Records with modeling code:
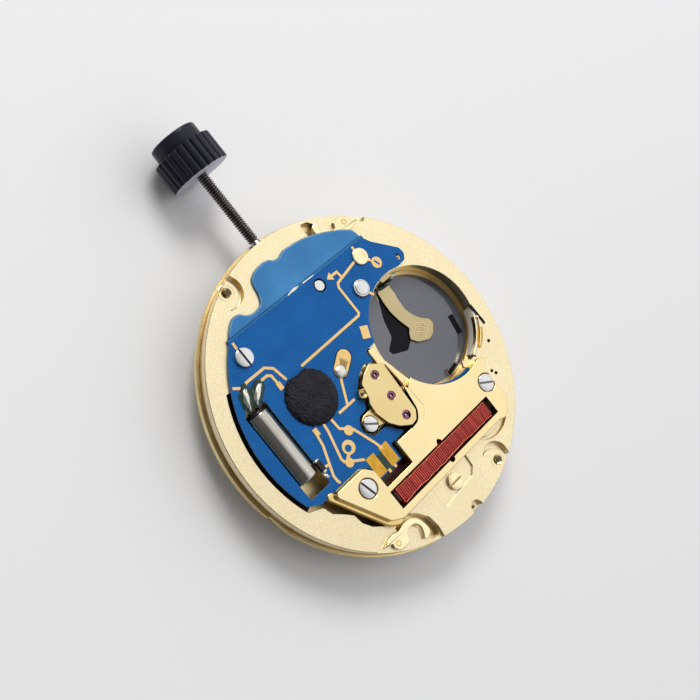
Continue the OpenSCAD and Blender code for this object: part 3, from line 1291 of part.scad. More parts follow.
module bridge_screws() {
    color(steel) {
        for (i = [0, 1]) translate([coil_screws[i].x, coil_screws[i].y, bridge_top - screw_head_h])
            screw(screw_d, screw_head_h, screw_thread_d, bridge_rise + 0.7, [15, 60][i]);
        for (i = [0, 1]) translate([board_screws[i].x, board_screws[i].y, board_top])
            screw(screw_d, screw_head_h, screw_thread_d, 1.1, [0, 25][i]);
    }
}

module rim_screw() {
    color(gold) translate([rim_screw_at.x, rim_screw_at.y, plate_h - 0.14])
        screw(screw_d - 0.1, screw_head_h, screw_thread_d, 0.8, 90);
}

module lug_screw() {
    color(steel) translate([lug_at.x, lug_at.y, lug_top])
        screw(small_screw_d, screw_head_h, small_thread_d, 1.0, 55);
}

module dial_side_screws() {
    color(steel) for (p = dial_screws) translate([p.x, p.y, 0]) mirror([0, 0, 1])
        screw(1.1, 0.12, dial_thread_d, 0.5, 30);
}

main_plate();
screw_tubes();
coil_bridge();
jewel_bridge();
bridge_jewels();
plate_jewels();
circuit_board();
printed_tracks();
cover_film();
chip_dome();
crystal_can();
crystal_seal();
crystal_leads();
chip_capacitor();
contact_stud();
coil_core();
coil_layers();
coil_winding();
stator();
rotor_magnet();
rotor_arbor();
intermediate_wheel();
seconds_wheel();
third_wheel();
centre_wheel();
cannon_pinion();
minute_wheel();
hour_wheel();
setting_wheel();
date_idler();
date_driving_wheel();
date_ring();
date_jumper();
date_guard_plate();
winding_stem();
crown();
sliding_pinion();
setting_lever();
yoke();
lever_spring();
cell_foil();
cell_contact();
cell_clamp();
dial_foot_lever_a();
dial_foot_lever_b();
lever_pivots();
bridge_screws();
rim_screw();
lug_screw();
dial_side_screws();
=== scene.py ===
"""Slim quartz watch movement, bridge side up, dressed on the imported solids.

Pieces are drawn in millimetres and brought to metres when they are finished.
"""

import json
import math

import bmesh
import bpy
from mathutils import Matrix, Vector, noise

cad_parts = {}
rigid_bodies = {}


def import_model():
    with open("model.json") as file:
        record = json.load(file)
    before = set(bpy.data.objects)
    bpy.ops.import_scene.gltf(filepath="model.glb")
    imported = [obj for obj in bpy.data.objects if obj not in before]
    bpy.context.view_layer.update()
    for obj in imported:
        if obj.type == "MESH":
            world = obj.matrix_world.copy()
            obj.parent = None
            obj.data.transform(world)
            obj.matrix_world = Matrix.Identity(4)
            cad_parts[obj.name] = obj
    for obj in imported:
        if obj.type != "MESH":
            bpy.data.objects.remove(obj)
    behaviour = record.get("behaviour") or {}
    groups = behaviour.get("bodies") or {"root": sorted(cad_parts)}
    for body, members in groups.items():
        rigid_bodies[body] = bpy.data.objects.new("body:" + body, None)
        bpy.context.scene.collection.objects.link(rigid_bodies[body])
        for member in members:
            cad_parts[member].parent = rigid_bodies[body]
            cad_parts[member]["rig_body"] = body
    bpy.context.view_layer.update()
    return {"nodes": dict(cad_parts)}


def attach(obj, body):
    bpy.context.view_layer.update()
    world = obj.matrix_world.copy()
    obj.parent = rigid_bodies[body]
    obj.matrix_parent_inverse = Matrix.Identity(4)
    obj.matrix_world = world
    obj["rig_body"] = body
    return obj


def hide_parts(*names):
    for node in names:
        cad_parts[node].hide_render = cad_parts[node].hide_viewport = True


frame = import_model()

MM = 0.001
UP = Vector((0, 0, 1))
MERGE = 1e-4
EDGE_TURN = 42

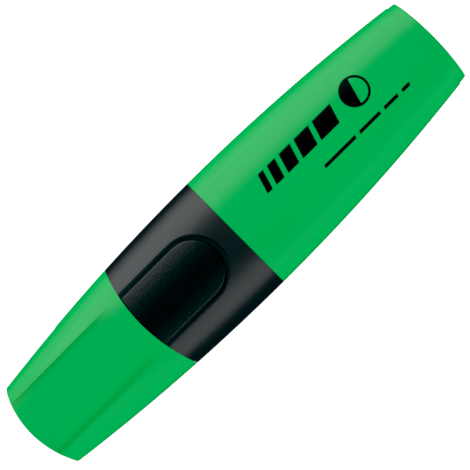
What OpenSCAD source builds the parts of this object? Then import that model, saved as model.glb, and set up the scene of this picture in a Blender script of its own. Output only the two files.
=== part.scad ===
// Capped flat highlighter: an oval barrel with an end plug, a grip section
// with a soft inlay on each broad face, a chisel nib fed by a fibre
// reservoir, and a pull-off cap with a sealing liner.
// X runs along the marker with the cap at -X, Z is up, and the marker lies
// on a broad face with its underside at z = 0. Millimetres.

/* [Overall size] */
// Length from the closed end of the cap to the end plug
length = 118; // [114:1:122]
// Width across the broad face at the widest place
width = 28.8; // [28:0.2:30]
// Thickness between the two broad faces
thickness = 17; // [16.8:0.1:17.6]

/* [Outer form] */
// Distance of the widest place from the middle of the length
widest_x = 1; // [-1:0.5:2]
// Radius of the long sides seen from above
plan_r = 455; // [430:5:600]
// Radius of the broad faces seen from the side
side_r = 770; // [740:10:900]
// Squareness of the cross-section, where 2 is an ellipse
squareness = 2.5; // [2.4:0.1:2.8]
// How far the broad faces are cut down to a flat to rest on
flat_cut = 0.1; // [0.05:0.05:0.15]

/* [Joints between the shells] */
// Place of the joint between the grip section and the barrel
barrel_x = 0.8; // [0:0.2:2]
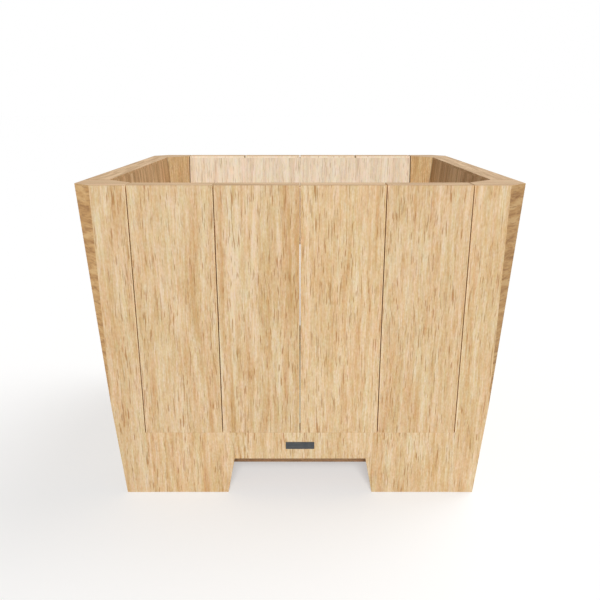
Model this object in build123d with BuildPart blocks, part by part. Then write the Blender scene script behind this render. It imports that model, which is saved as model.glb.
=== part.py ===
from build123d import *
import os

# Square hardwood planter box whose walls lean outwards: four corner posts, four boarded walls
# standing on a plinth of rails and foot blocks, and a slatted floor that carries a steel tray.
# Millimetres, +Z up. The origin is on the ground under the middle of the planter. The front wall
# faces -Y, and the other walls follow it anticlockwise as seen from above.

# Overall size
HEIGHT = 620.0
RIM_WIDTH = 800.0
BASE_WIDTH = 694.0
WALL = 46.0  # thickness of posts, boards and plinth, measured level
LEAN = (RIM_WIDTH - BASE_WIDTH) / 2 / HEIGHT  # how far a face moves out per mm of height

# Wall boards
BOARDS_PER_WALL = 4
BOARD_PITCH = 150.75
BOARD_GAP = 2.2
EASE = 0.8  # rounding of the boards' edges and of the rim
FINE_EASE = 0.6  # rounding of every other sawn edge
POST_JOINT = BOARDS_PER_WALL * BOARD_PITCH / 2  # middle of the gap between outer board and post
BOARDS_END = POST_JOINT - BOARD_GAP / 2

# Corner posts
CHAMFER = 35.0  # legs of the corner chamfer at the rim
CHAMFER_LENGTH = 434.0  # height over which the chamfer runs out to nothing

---

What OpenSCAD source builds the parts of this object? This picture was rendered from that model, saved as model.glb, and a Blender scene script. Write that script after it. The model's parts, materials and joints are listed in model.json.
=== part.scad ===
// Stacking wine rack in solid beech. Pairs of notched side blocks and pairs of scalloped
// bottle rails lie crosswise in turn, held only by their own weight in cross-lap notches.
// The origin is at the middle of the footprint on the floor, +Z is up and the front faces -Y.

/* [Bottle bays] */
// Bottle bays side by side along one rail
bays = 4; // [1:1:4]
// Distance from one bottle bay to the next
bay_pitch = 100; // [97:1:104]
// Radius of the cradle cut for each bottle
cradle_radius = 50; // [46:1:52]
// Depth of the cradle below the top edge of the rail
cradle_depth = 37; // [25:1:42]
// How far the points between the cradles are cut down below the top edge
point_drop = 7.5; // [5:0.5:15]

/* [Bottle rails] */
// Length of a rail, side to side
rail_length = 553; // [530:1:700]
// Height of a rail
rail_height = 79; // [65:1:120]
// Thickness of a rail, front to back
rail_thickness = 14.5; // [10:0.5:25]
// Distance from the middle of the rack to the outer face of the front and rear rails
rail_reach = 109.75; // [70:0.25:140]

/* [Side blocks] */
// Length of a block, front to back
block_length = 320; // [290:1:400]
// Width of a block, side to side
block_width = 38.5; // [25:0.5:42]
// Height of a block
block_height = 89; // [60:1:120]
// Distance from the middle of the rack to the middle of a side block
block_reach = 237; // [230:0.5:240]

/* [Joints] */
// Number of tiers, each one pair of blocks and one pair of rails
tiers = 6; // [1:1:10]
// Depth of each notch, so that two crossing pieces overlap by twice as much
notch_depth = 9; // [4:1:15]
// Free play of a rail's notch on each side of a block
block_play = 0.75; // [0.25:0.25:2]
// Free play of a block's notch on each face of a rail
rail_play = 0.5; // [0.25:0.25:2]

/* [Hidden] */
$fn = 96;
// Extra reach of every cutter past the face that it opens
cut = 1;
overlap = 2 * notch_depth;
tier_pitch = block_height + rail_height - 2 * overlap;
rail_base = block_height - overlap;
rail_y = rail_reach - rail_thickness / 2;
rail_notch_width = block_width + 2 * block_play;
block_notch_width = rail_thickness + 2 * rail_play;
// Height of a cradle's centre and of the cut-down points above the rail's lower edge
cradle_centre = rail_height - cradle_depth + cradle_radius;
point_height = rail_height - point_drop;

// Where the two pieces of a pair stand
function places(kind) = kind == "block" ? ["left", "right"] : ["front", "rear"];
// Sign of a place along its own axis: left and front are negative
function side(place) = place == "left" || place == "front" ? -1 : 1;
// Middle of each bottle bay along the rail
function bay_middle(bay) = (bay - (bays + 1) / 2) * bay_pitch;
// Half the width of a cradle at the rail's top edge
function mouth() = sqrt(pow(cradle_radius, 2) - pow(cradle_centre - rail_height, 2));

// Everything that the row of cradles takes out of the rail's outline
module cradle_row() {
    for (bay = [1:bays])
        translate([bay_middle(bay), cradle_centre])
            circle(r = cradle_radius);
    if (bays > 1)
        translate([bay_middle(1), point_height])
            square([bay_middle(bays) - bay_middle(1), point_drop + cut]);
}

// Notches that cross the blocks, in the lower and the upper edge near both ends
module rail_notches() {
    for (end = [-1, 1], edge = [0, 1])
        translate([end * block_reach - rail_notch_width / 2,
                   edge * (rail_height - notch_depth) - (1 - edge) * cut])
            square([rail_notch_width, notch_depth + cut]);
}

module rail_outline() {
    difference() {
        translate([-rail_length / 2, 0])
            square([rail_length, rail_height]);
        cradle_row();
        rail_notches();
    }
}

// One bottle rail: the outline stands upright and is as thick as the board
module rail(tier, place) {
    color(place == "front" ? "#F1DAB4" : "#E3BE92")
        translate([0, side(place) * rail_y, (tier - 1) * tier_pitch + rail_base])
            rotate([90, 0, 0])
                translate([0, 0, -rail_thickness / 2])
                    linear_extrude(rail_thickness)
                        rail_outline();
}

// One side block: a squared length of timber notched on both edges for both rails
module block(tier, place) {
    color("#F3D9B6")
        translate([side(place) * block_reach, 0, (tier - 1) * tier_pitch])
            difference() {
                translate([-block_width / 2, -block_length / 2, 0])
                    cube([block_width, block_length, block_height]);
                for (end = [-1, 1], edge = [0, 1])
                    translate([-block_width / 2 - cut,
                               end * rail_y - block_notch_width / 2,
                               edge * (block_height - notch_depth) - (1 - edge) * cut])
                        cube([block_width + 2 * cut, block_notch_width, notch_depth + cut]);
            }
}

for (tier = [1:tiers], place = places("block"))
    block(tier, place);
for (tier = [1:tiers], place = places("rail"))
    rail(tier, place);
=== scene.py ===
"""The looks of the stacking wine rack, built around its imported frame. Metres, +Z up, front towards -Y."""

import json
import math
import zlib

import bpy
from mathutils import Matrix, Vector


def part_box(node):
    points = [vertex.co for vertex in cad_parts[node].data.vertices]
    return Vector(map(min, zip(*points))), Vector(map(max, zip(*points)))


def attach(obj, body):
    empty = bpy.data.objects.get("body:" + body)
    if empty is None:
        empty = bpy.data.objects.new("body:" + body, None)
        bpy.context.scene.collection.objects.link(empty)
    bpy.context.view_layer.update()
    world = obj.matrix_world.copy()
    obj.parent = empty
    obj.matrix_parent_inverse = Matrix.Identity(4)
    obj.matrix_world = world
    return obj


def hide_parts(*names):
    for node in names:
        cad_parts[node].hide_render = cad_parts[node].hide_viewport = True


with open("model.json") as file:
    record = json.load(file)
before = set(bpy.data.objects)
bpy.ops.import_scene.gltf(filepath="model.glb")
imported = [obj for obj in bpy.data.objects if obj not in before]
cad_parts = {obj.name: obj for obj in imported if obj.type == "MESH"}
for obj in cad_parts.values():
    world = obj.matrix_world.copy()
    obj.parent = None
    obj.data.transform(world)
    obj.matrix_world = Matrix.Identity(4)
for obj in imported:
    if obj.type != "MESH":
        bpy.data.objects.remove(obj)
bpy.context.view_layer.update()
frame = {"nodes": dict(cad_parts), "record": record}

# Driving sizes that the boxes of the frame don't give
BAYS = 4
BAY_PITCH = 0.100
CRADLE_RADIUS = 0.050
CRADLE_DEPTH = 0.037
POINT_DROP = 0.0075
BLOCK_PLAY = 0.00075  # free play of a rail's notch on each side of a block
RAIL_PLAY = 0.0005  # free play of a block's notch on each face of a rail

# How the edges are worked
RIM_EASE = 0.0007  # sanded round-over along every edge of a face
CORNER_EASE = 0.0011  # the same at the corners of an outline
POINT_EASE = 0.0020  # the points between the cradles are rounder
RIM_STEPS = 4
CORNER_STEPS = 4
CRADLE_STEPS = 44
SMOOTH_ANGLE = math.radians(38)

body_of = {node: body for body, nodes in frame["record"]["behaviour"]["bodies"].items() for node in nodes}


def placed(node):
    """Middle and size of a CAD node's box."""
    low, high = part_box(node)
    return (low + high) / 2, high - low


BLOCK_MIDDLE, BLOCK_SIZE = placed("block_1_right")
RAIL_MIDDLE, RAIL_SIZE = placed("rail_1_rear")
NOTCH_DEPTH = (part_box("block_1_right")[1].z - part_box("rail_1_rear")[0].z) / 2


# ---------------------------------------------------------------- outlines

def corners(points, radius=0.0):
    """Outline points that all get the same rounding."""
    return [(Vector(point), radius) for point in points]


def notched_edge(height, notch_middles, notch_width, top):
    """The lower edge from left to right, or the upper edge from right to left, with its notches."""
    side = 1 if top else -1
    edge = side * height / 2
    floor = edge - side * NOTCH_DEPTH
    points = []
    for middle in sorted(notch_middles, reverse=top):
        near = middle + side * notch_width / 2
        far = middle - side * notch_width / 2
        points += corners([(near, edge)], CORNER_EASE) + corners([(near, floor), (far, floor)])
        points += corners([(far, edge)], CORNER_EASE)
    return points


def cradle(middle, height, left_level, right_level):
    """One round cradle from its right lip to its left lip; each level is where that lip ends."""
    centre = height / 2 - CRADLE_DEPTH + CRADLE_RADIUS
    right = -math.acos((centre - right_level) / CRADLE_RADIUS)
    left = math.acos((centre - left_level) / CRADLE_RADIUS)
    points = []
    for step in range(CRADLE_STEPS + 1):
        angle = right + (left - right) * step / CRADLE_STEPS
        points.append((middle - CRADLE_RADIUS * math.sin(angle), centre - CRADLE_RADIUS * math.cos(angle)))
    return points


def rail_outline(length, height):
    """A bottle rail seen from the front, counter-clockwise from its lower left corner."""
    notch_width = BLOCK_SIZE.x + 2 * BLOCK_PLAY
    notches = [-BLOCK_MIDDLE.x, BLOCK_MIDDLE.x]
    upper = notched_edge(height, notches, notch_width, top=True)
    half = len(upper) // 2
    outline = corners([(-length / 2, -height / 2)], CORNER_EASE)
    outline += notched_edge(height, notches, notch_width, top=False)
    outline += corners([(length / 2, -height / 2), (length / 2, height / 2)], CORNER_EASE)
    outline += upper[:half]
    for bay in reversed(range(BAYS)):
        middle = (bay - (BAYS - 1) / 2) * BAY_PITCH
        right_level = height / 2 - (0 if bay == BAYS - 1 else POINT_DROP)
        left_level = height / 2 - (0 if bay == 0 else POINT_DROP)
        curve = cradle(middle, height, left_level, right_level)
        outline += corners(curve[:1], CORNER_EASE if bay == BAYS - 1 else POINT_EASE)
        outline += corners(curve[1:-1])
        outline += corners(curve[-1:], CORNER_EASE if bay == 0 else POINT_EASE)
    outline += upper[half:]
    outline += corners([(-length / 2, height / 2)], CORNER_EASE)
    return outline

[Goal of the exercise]
Review the material and copy each line in which the word "filepath" appears.

[Response below]
    bpy.ops.import_scene.gltf(filepath="model.glb")
bpy.ops.import_scene.gltf(filepath="model.glb")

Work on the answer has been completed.